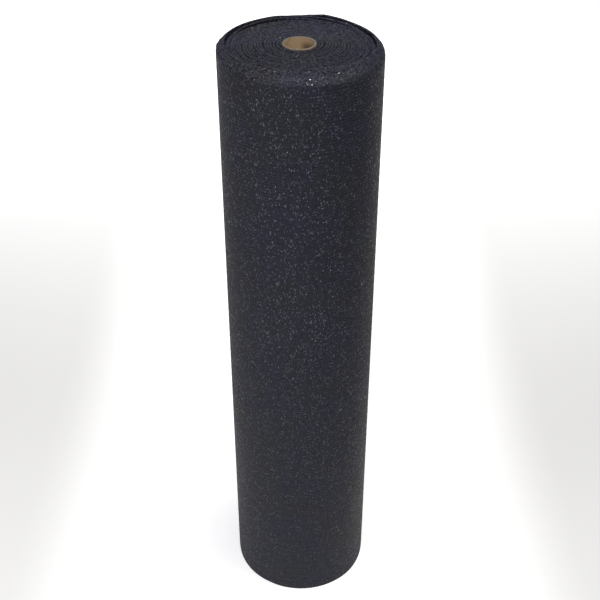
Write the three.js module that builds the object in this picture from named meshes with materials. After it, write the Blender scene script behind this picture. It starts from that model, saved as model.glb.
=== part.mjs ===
// Roll of knitted shade cloth standing on end. The cloth is folded once along its length, folds up, and wound
// on a thin cardboard core. Millimetres, +Z up, origin on the core's axis at the base, -Y towards the viewer.
import * as THREE from "three";

// Driving sizes. The outer turns lean inwards over the last of their height, so that the inner edge of the
// last one lies at lipRadius on the side towards the viewer.
const ROLL = { height: 915, radius: 105.8, turns: 19, lipRadius: 91.5 };
const CORE = { outerRadius: 21.5, wall: 2.5, belowCrest: 0.7, edge: 0.4, segments: 64 };
const CLEARANCE = 0.3;
const SEAM = 100; // degrees from +X, where the loose end of the cloth lies at the back
const COLUMNS = 72;
const LOOSE_END = 1.2; // degrees of the outline that the step at the loose end takes

const bore = CORE.outerRadius + CLEARANCE;
const turnInWall = (ROLL.radius - bore) / (ROLL.turns + 0.5);
const turnOnTop = (ROLL.lipRadius - bore) / (ROLL.turns - 0.5);

// The folded edges dish from the core down to the lip that the outer wraps make.
const DISH = { atCore: 1, atLip: 7.4, power: 1.3, crown: 0.6 };

// The wider gaps in the top of the winding, each outside a turn counted from the core.
const GAPS = [
  { afterTurn: 2, width: 2.2, depth: 4.0 },
  { afterTurn: 3, width: 1.2, depth: 2.0 },
  { afterTurn: 6, width: 2.2, depth: 3.5 },
  { afterTurn: 9, width: 2.0, depth: 3.0 },
  { afterTurn: 11, width: 1.2, depth: 2.0 },
  { afterTurn: 13, width: 1.6, depth: 2.4 },
  { afterTurn: 15, width: 1.2, depth: 1.8 },
  { afterTurn: 17, width: 0.9, depth: 2.4 },
];

// The two outermost wraps, by azimuth in degrees from +X. The outer one stands as a lip, its crest at rise from
// the nominal height, with its inner edge at radius and its shoulder bevel high. The second lies drop below it.
const WRAPS = [
  { azimuth: 20, rise: -1.2, radius: 96, bevel: 12, drop: 5.2 },
  { azimuth: 45, rise: -1.1, radius: 95.6, bevel: 11, drop: 2.3 },
  { azimuth: 68, rise: 0.5, radius: 95.8, bevel: 10, drop: 3.3 },
  { azimuth: 90, rise: -2.2, radius: 95.8, bevel: 10, drop: 1 },
  { azimuth: 115, rise: -0.8, radius: 94.2, bevel: 10, drop: 2.6 },
  { azimuth: 140, rise: -0.8, radius: 94.4, bevel: 9, drop: 2.8 },
  { azimuth: 165, rise: -1.2, radius: 95, bevel: 8, drop: 4.4 },
  { azimuth: 180, rise: -0.6, radius: 92.2, bevel: 4.4, drop: 6.1 },
  { azimuth: 200, rise: 0, radius: 91, bevel: 5.5, drop: 7.6 },
  { azimuth: 215, rise: 0, radius: 90.6, bevel: 10, drop: 7 },
  { azimuth: 240, rise: 0, radius: 91, bevel: 15, drop: 3 },
  { azimuth: 270, rise: 0, radius: 91.6, bevel: 17, drop: 0.7 },
  { azimuth: 300, rise: 0, radius: 92.6, bevel: 16, drop: 1 },
  { azimuth: 318, rise: 0, radius: 94.2, bevel: 15, drop: 6.6 },
  { azimuth: 345, rise: -0.5, radius: 95.8, bevel: 13, drop: 7.1 },
];
const LIP = { edgeRadius: 1.6, gap: 0.4, shoulderSteps: 6 };
const BASE_EDGE = 1.2;
const WALL_BANDS = [600, 300]; // heights of the extra rings that keep the wall's faces short

const degrees = THREE.MathUtils.degToRad;
const { lerp, smoothstep } = THREE.MathUtils;

// The row of WRAPS at any azimuth, eased from one row to the next.
function wrapAt(azimuth) {
  const turned = ((azimuth % 360) + 360) % 360;
  const after = WRAPS.findIndex((row) => row.azimuth > turned);
  const next = WRAPS[after === -1 ? 0 : after];
  const last = WRAPS.at((after === -1 ? 0 : after) - 1);
  const span = (next.azimuth - last.azimuth + 360) % 360;
  const eased = smoothstep(((turned - last.azimuth + 360) % 360) / span, 0, 1);
  const mixed = {};
  for (const column of ["rise", "radius", "bevel", "drop"]) {
    mixed[column] = lerp(last[column], next[column], eased);
  }
  return mixed;
}

// The winding grows outwards all the way round from the seam. On the wall the loose end stops it in a step. On
// top each gap eases back, over the last part of the turn, to where it began.
const EASES_BACK = 0.82;
const wallAt = (share) => ROLL.radius + turnInWall * (share - 0.5);
const wound = (share) => Math.min(share, EASES_BACK) * (1 - smoothstep(share, EASES_BACK, 1));
const gapRadius = (gap, share) => bore + turnOnTop * (gap.afterTurn + wound(share));

// Depth of the dished winding below the nominal height at a radius.
function dish(radius) {
  const share = (radius - bore) / (ROLL.lipRadius - bore);
  return lerp(DISH.atCore, DISH.atLip, Math.max(share, 0) ** DISH.power);
}

// The folded edges from the core to the second wrap: crowned bundles with a gap after each.
function windingTop(share) {
  const points = [{ r: bore, z: ROLL.height - dish(bore) }];
  let bundleStart = bore;
  for (const gap of GAPS) {
    const centre = gapRadius(gap, share);
    const inner = centre - gap.width / 2;
    const outer = centre + gap.width / 2;
    const middle = (bundleStart + inner) / 2;
    points.push(
      { r: middle, z: ROLL.height - dish(middle) + DISH.crown },
      { r: inner, z: ROLL.height - dish(inner) },
      { r: centre, z: ROLL.height - dish(centre) - gap.depth },
      { r: outer, z: ROLL.height - dish(outer) },
    );
    bundleStart = outer;
  }
  return points;
}

// The second wrap, the lip of the outer one and its shoulder down to the wall.
function wrapTop(wrap, share) {
  const crest = ROLL.height + wrap.rise;
  const second = crest - wrap.drop;
  const lastGap = GAPS.at(-1);
  const secondInner = gapRadius(lastGap, share) + lastGap.width / 2 + LIP.gap;
  const secondOuter = wrap.radius - LIP.gap;
  const points = [
    { r: secondInner, z: second - DISH.crown },
    { r: (secondInner + secondOuter) / 2, z: second },
    { r: secondOuter, z: second - DISH.crown },
    { r: wrap.radius, z: crest - LIP.edgeRadius },
  ];
  const crestRadius = wrap.radius + LIP.edgeRadius;
  for (let step = 0; step <= LIP.shoulderSteps; step += 1) {
    const angle = (Math.PI / 2) * (1 - step / LIP.shoulderSteps);
    points.push({
      r: crestRadius + (wallAt(share) - crestRadius) * Math.cos(angle),
      z: crest - wrap.bevel * (1 - Math.sin(angle)),
    });
  }
  return points;
}

// One closed section of the wound cloth at a share of a turn past the seam.
function sectionAt(share) {
  const wall = wallAt(share);
  return [
    { r: bore, z: BASE_EDGE },
    ...windingTop(share),
    ...wrapTop(wrapAt(SEAM + 360 * share), share),
    ...WALL_BANDS.map((z) => ({ r: wall, z })),
    { r: wall, z: BASE_EDGE },
    { r: wall - BASE_EDGE, z: 0 },
    { r: bore + BASE_EDGE, z: 0 },
  ];
}

// A ring of sections joined into one closed body.
function windingGeometry() {
  const positions = [];
  const lastShare = 1 - LOOSE_END / 360;
  for (let column = 0; column < COLUMNS; column += 1) {
    const share = (lastShare * column) / (COLUMNS - 1);
    const angle = degrees(SEAM + 360 * share);
    for (const { r, z } of sectionAt(share)) {
      positions.push(r * Math.cos(angle), r * Math.sin(angle), z);
    }
  }
  const rows = positions.length / 3 / COLUMNS;
  const indices = [];
  for (let column = 0; column < COLUMNS; column += 1) {
    const here = column * rows;
    const there = ((column + 1) % COLUMNS) * rows;
    for (let row = 0; row < rows; row += 1) {
      const next = (row + 1) % rows;
      indices.push(here + row, here + next, there + next);
      indices.push(here + row, there + next, there + row);
    }
  }
  const geometry = new THREE.BufferGeometry();
  geometry.setAttribute("position", new THREE.Float32BufferAttribute(positions, 3));
  geometry.setIndex(indices);
  geometry.computeVertexNormals();
  return geometry;
}

// A plain tube with lightly broken edges, turned about the axis.
function tubeGeometry(outer, inner, top) {
  const edge = CORE.edge;
  const profile = [
    [inner + edge, 0],
    [outer - edge, 0],
    [outer, edge],
    [outer, top - edge],
    [outer - edge, top],
    [inner + edge, top],
    [inner, top - edge],
    [inner, edge],
    [inner + edge, 0],
  ].map(([r, z]) => new THREE.Vector2(r, z));
  // A lathe turns about Y, so the tube is stood up along Z.
  return new THREE.LatheGeometry(profile, CORE.segments).rotateX(Math.PI / 2);
}

function clothRoll() {
  const charcoalKnit = new THREE.MeshStandardMaterial({
    color: 0x34343c,
    roughness: 0.8,
    metalness: 0,
  });
  const mesh = new THREE.Mesh(windingGeometry(), charcoalKnit);
  mesh.name = "cloth_roll";
  return mesh;
}

function coreTube() {
  const cardboard = new THREE.MeshStandardMaterial({
    color: 0x9c835f,
    roughness: 0.9,
    metalness: 0,
  });
  const inner = CORE.outerRadius - CORE.wall;
  const mesh = new THREE.Mesh(
    tubeGeometry(CORE.outerRadius, inner, ROLL.height - CORE.belowCrest),
    cardboard,
  );
  mesh.name = "core_tube";
  return mesh;
}

const roll = new THREE.Group();
roll.name = "roll_of_shade_cloth";
roll.add(clothRoll(), coreTube());

export default roll;
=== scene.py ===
import math
from collections import namedtuple

import bpy
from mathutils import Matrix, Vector, noise


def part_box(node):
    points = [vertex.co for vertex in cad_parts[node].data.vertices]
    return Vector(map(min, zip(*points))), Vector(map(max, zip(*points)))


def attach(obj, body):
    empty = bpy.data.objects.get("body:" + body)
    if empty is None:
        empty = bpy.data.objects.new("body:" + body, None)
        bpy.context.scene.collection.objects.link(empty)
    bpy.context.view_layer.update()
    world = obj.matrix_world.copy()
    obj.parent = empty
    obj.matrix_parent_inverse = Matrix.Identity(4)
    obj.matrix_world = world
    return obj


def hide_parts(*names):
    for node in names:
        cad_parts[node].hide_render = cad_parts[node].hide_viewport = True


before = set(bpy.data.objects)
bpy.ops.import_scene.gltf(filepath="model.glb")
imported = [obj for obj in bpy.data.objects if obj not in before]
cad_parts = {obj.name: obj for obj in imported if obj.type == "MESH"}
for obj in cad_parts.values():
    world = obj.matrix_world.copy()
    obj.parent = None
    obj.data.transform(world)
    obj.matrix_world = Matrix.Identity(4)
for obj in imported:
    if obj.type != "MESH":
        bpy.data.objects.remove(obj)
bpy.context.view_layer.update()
bpy.ops.object.select_all(action="DESELECT")

# Sizes in metres. The roll stands on its end, folded edges up, and is seen from -Y.
MM = 0.001
cloth_low, cloth_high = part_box("cloth_roll")
core_low, core_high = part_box("core_tube")
CORE_RADIUS = core_high.x
CORE_WALL = 2.5 * MM
CORE_RIM = 0.35 * MM
CORE_CLEARANCE = 0.3 * MM
CORE_BELOW_CLOTH = 0.7 * MM
BORE = CORE_RADIUS + CORE_CLEARANCE
HEIGHT = core_high.z + CORE_BELOW_CLOTH
RADIUS = (cloth_high.x - cloth_low.x) / 2

# The winding. A turn is counted from the seam at the back, and the last one ends there.
TURNS = 19
SEAM = math.radians(100)
LIP_RADIUS = 91.5 * MM
TURN_IN_WALL = (RADIUS - BORE) / (TURNS + 0.5)
LEAF = 1.7 * MM
FOLD_WIDEST = 6 * MM
FINE_GAP = 0.06 * MM
OVERLAP = 0.006  # of a turn, past the seam

# How far the crest of a fold rises, as a share of half its width: inside and at the rim, with a highest rise.
FOLD_ROUND = 0.14
RIM_ROUND = 0.85
FOLD_RISE = 1.3 * MM

# The folded cloth leans in over this height at the core and at the wall, and thins by this share halfway up.
LEAN_AT_CORE = 10 * MM
LEAN_AT_WALL = 24 * MM
PINCH = 0.18
BACK_REACH = 0.45  # how far the curve below the fold keeps the fold's own direction

# The knit: wales run round the roll, every third one heavier, and courses cross them a little askew.
WALE = 4.16 * MM
COURSE = 2.28 * MM
SKEW = math.tan(math.radians(3.2))
ROWS_A_WALE = 3
HEAVY_EVERY = 3
RIB = 0.22 * MM
HEAVY_RIB = 1.5
CHAIN_FLAT = 0.45 * MM
CHAIN_EDGE = 0.95 * MM
CHAIN_RISE = 0.14 * MM
LOOP_RISE = 0.34 * MM
HEAVY_RISE = 0.4
TAPE_FLAT = 0.22  # of a wale, to either side of a tape's middle
TAPE_EDGE = 0.32
UPPER_TAPE = 0.26 * MM
LOWER_TAPE = 0.12 * MM
TAPE_LEAN = 1.2 * MM

# The knit's colours with the painted shade of its holes, how its light and dark tapes are spread with painted
# glints, and the grain of the folds on top.
CHARCOAL = (0.0135, 0.0140, 0.0186, 1)
BLUE_CHARCOAL = (0.0126, 0.0130, 0.0228, 1)
# Painted shade: the holes between the tapes are coloured darker than the tapes.
PAINTED_HOLE_SHADE = (0.006, 0.006, 0.008, 1)
PLAIN_LIGHT = 0.82
# Painted glints: a few tapes and loops are made brighter in the base colour, fewer of them low down on the
# roll.
PAINTED_GLINT_GAIN = 1.9
PAINTED_GLINT_RARITY = 5.0
GLINTS_LOW_DOWN = 0.35  # as a share of those from GLINTS_FULL up
GLINTS_FULL = 0.7
GRAIN = 2.8 * MM
GRAIN_FROM = 16 * MM  # below the roll's height
GRAIN_FULL = 9 * MM
DARKEST_GRAIN = -0.75
LIGHTEST_GRAIN = 1.5
SPARKLE_FROM = 0.9
PLAIN_SHINE = 0.16
SPARKLE_SHINE = 0.74
PLAIN_ROUGHNESS = 0.53
SPARKLE_SMOOTHING = 0.33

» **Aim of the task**
Take the listing above and repeat exactly the lines from the one containing "const roll = new THREE.Group();" through the one containing "bpy.context.scene.collection.objects.link(empty)", both included.

» **Answer in full**
const roll = new THREE.Group();
roll.name = "roll_of_shade_cloth";
roll.add(clothRoll(), coreTube());

export default roll;
=== scene.py ===
import math
from collections import namedtuple

import bpy
from mathutils import Matrix, Vector, noise


def part_box(node):
    points = [vertex.co for vertex in cad_parts[node].data.vertices]
    return Vector(map(min, zip(*points))), Vector(map(max, zip(*points)))


def attach(obj, body):
    empty = bpy.data.objects.get("body:" + body)
    if empty is None:
        empty = bpy.data.objects.new("body:" + body, None)
        bpy.context.scene.collection.objects.link(empty)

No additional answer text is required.